I’ll let you know how it goes.

Thursday, September 25, 2008

700 million trillion

The tiebreaker question was: How many gallons of water are in the Quabbin Reservoir?

The closest answer would finish in third place. Our foursome coughed up answers ranging from 4,000 gallons – “it just popped in my head” – to way more than that. I pictured the Quabbin, which I flew over as a passenger in a small plane a few years ago. Definitely way more than that. They sank whole towns to make Boston’s water source, which looks like the blemish on M. Gorbachev’s scalp. The blemish times, like, a million trillion.

Our judgment was rushed by the trivia emcee, who wanted to get the tiebreaker over with so he could tell the crowd which team came in second and which team won. We panicked. I knew it must have been a lot more than 4,000 but really I had no idea. None of us did.

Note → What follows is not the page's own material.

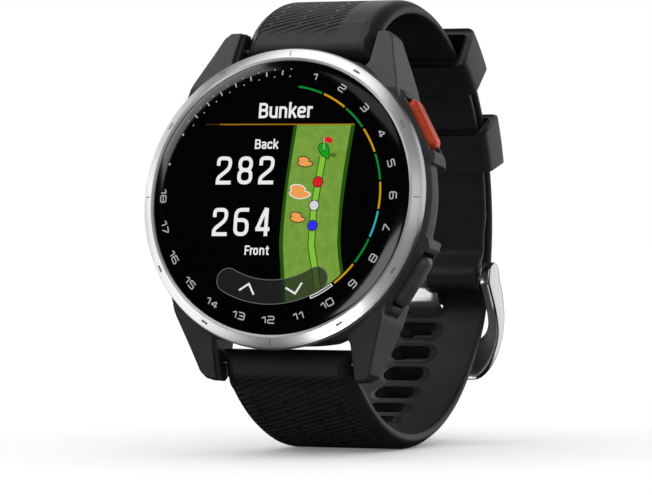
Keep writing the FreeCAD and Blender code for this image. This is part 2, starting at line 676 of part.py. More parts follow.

The other team was a round table full of women who were knitting. They were calm. It seemed like they had their answer very quickly. They won, though they were not close to right either. I’ve already forgotten the answer but it was in the many millions. I think it might have been in the hundreds of millions. When numbers attached to small things like gallons and those numbers reach into the millions, I simply lose all sense of scale.

In trying to make sense of the proposed Wall Street bailout, I’ve tried to make sense of $700 billion. It seems like an astonishingly high number to give to companies that coaxed people into thinking they could afford things they could not hold, like houses.

If I was Bush, Bernanke, Paulson and the other power brokers involved in this – do you get the sense they were like, eight sounds too close to a trillion and six isn’t enough, let’s call it seven? – I would have put the number out of reach. $700 million trillion. That’s serious. That makes me think, wow, we’re in a lot of trouble. But $700 billion? Come on. There’s probably three times that many gallons of water in Lake Okeechobee.

I should know, I’ve flown over that large body of water, too. It only took like ten minutes to fly over it. But it was a much bigger plane.